_What is required_:
Of the lines in these entries, how many contain the string "this"? Give the number and nothing else.

_Saved entries_:
────────────────

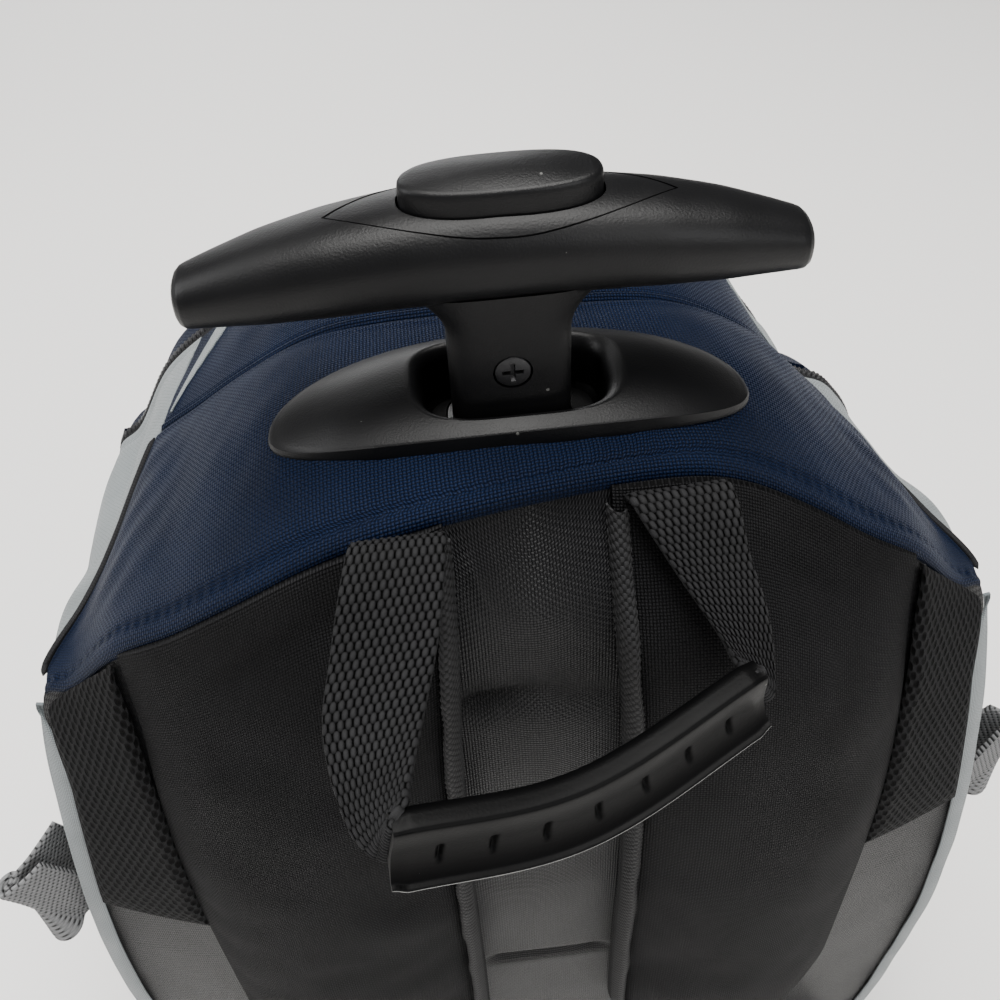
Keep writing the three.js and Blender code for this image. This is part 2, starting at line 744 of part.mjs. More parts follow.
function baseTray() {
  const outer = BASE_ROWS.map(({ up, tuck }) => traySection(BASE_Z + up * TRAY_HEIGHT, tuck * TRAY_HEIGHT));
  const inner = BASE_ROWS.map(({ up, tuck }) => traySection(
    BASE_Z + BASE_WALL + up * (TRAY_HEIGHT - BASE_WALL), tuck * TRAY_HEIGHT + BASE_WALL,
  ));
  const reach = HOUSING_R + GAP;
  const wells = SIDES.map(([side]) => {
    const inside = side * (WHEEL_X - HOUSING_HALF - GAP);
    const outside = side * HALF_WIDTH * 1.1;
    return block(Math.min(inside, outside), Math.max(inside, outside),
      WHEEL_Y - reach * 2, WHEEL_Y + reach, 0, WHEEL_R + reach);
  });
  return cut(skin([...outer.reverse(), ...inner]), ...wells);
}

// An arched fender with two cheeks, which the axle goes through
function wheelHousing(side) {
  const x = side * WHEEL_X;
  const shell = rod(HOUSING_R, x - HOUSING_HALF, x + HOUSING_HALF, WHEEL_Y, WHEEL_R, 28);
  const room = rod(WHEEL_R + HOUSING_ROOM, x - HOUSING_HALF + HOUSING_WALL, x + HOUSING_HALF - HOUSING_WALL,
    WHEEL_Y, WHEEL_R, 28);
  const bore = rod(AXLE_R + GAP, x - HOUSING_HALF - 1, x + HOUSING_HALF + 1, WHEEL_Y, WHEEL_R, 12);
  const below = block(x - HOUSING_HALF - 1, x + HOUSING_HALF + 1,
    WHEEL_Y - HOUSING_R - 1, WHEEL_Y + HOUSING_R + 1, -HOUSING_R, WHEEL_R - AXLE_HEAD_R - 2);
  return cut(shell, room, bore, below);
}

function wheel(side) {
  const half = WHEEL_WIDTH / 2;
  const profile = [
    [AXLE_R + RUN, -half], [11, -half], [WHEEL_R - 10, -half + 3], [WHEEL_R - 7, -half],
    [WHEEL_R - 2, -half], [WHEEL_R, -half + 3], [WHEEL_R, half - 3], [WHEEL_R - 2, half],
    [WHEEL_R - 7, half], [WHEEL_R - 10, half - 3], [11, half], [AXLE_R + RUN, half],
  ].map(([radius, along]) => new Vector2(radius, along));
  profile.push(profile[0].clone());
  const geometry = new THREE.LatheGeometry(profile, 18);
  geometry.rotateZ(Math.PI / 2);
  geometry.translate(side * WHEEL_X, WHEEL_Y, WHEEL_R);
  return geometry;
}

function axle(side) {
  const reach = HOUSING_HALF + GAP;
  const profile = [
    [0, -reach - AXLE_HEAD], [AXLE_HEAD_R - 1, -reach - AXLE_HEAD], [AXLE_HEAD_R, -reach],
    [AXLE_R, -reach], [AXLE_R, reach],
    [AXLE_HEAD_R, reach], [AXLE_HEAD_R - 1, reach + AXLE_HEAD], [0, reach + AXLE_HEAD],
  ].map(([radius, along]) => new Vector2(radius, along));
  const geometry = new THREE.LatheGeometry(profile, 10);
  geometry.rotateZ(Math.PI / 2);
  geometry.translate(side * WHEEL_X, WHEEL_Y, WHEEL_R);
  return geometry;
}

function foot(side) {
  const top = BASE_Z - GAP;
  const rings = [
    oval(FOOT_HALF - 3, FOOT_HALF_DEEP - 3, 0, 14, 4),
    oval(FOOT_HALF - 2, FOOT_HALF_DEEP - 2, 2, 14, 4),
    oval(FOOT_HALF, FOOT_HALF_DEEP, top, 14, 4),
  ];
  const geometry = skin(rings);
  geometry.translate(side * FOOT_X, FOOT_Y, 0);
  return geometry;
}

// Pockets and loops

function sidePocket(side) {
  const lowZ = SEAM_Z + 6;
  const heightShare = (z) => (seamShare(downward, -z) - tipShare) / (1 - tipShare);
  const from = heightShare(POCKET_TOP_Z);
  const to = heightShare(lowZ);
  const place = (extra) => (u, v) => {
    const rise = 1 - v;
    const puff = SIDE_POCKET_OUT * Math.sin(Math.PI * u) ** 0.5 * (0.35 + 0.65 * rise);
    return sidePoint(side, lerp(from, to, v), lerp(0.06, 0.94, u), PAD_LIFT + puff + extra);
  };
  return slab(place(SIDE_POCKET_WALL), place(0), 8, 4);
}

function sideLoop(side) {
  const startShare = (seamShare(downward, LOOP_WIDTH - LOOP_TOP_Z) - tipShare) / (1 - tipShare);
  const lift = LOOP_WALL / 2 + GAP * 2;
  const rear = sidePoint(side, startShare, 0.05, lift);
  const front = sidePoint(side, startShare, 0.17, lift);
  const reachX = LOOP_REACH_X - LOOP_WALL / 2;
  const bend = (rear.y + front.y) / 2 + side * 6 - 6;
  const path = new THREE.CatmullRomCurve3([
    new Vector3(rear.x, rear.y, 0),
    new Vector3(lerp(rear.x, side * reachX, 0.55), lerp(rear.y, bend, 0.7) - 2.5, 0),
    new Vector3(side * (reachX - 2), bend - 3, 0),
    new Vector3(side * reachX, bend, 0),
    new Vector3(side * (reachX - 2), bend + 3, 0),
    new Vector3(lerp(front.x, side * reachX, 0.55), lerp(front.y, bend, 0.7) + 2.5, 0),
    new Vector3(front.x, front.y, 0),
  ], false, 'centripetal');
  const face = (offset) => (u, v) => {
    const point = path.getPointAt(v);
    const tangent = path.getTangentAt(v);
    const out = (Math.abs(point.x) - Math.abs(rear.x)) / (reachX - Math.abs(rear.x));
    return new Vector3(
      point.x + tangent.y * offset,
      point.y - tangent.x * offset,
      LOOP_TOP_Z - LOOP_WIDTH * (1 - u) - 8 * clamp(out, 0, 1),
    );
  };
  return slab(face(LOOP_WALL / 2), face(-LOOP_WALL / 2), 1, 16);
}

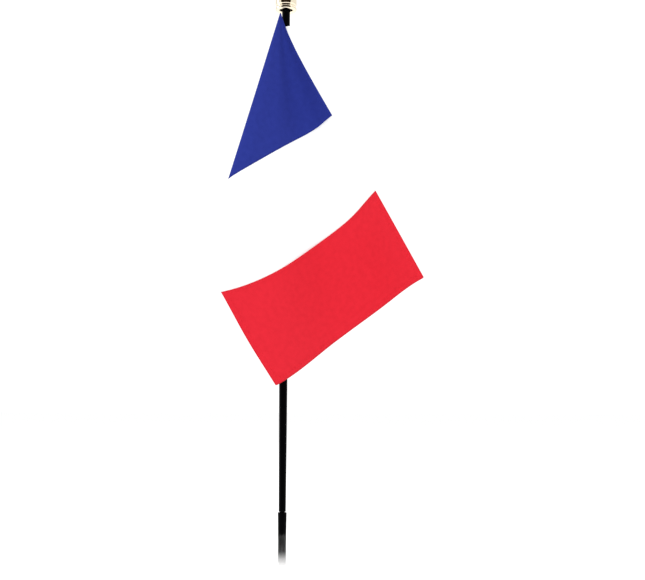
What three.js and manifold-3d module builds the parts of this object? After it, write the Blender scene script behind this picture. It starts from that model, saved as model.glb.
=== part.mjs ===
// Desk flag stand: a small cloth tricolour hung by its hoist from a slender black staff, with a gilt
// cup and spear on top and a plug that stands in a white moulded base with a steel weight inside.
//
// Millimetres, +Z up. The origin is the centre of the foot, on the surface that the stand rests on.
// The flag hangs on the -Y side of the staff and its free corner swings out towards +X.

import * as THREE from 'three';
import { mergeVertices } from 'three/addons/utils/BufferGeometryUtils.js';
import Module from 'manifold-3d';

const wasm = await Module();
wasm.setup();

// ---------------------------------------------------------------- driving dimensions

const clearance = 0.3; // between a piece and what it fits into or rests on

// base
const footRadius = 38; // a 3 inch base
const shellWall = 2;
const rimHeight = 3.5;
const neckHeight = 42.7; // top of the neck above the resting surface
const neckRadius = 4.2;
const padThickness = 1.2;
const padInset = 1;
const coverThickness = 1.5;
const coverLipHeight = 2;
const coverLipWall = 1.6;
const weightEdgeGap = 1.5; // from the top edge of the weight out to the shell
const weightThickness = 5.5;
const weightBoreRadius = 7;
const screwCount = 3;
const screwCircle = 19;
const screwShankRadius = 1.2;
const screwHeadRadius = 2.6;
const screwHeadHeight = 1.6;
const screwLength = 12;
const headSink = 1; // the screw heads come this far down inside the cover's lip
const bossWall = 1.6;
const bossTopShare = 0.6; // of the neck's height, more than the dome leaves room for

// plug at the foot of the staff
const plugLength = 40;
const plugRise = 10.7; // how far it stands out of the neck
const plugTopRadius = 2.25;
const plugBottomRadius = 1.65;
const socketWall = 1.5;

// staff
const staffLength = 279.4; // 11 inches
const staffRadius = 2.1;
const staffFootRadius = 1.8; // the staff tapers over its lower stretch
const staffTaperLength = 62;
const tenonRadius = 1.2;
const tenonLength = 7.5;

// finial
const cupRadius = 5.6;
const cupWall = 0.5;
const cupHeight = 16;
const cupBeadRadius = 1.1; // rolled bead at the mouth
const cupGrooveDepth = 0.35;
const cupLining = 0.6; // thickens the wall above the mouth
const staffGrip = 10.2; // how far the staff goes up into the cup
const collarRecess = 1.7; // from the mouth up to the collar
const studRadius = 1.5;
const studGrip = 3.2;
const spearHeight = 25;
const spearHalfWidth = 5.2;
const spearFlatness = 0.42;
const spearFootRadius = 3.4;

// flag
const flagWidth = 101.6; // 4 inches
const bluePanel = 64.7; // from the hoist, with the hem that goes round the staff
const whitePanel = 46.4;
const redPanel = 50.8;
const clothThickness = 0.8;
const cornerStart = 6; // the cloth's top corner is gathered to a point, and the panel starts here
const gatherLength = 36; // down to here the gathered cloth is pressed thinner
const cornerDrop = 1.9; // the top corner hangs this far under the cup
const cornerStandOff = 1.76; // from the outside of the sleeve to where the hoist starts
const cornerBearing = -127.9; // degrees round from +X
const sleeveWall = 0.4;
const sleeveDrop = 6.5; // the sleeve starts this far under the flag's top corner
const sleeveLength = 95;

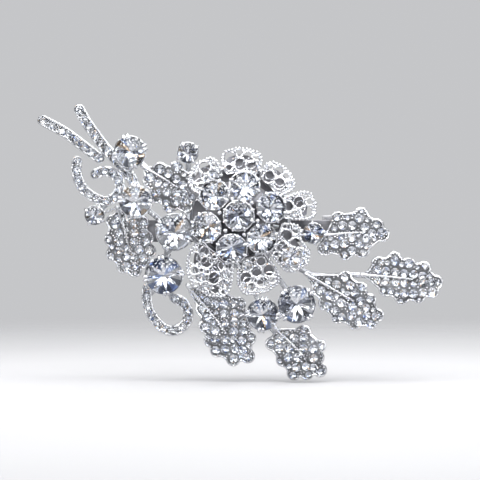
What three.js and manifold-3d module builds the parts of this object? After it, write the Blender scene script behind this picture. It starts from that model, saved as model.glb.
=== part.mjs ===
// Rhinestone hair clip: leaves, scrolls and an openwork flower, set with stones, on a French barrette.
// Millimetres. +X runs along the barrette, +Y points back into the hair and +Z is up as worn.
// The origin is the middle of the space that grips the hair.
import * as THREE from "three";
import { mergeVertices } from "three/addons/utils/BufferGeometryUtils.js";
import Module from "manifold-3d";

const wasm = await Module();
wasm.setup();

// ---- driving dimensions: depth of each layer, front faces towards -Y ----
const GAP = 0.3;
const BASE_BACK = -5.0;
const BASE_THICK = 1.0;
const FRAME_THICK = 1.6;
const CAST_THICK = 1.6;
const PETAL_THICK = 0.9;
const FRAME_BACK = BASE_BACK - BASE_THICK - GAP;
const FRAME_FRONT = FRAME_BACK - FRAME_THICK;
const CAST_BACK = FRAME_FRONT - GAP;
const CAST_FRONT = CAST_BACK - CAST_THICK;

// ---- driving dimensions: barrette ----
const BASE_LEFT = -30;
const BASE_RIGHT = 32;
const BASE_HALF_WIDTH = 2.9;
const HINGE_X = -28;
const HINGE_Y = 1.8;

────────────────

_Output below_:
6